The Medicare trustees concede that the program as we know it will end with insolvency in 2024 anyway, so Ryan’s plan to replace it with a voucher system doesn’t seem very socially Darwinian, but the other charges do sound quite dreadful. Looking at the actual Ryan proposal, however, reveals that it would actually increase government spending, doesn’t actually balance the ledgers for decades, and that by 2022 the government’s budget as a share of gross domestic product would actually be higher than in the last two years of President Bill Clinton’s administration. Those years were the good old days, according to Democratic legend, and even Clinton’s most bitters foes don’t recall them as an era of starving mothers and children, dirty air and water, widespread misery, and survival of the fittest.
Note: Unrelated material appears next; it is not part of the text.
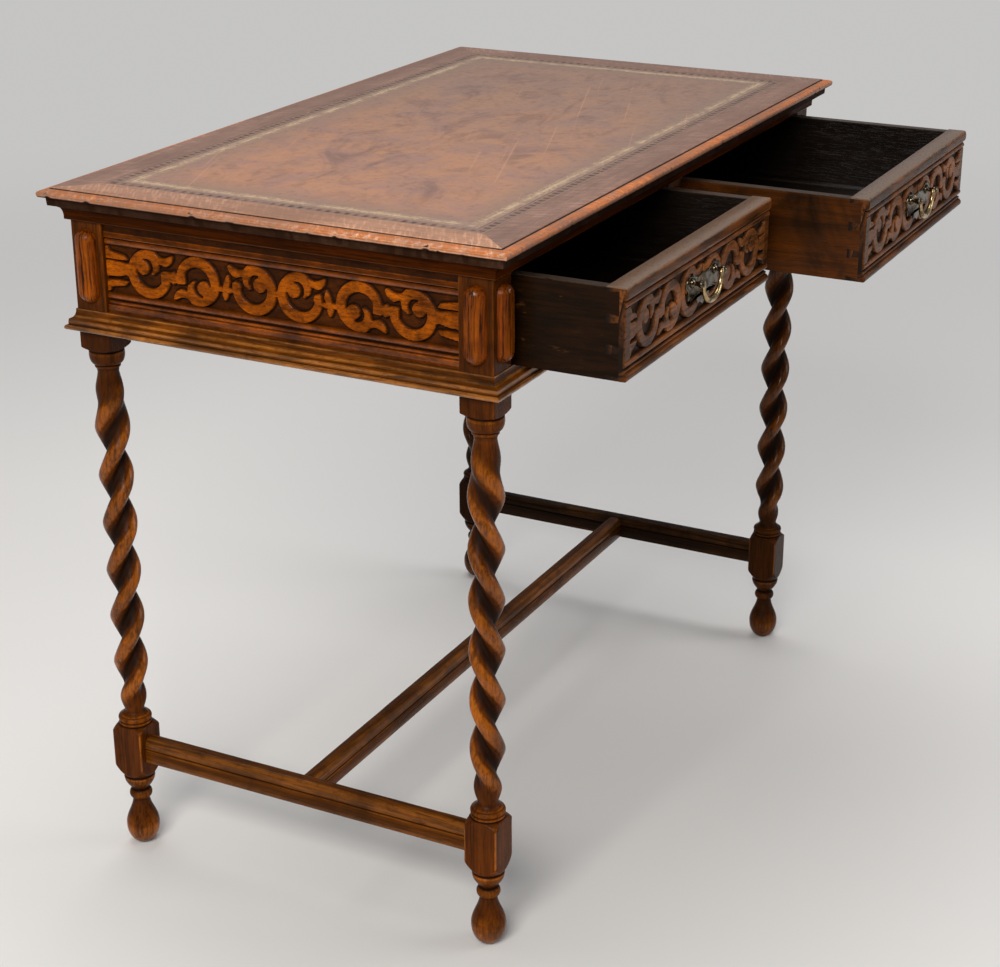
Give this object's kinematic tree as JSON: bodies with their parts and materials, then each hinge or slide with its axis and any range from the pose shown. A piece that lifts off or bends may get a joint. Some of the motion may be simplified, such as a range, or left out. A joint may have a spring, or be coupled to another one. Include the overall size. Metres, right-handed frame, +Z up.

Ryan’s plan is undeniably stingy when compared with Obama’s budget proposal, however. The Obama plan is to rack up another $6.4 trillion in debt between 2013 and 2022, or nearly $11 trillion under the more realistic “alternative fiscal scenario,” and hope that it all works out in the end. Just for yucks the House actually voted on the proposal, and it failed by a rather lopsided vote of 0-414. When even Nancy Pelosi can’t bring herself to vote for such a budget, it might be considered, well, so extreme that it makes the New Deal look like the Contract with America.